In the circuits shown below the switch has been opened for a very long time and closes at
t = 0. Calculate the output voltage VO at:
1: t = 0−; 2: t = 0+; 3: t = t1 = 5.6 µs; 4: t → ∞.
View attachment 39459 View attachment 39460

 

[gneill]

ok I got the answer but is the equation the same for the question shown below:

In the circuits shown below the switch has been opened for a very long time and closes at
t = 0. Calculate the output voltage VO at:
1: t = 0−; 2: t = 0+; 3: t = t1 = 5.6 µs; 4: t → ∞.
View attachment 39459 View attachment 39460

No, the equation won't be the same for them. They will exhibit slightly different behavior. Pick one to analyze and describe what you think will happen when the switch closes.

 

[dudforreal]

For the first one, Vo before t=0 would be 3.35V and after t=0 it would be 0V and would be going to 3.35V.

 

[gneill]

For the first one, Vo before t=0 would be 3.35V and after t=0 it would be 0V and would be going to 3.35V.

I think that should be 3.322V, but yes, that's the behavior (Assuming that the capacitor is initially uncharged at t = 0. The circuit doesn't provide any mechanism for discharging the capacitor when the switch is open, so who knows what voltage it may be carrying from its "prehistory"?).

What do you figure for the time constant?

 

[dudforreal]

Yes it should be 3.322V, my mistake. I think the time constant should 2942.37 x 3.9n = 1.1475*10^-5.

 

[gneill]

Yes it should be 3.322V, my mistake. I think the time constant should 2942.37 x 3.9n = 1.1475*10^-5.

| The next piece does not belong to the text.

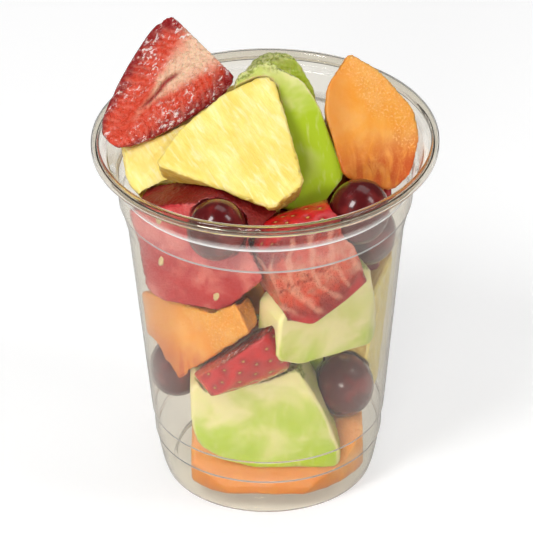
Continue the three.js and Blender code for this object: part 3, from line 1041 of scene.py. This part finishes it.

Yes, that's right, about 11.48 μs. And since its a simple exponential rise from 0V to 3.322V the equation is the simple form. What result do you get for t=24μs?

 

[dudforreal]

for t=24μs I get Vo as 6 x 0.1236 = 0.742V.

 

[gneill]

for t=24μs I get Vo as 6 x 0.1236 = 0.742V.

Where'd the 6 come from?

 

[dudforreal]

Isn't that Vth?

 

[gneill]

Isn't that Vth?

Perhaps we're looking at different problems? I thought you'd stated that Vo goes from 0V to 3.322V?

 

[dudforreal]

oh sorry...so it is 3.322 x 0.1236 = 0.411V.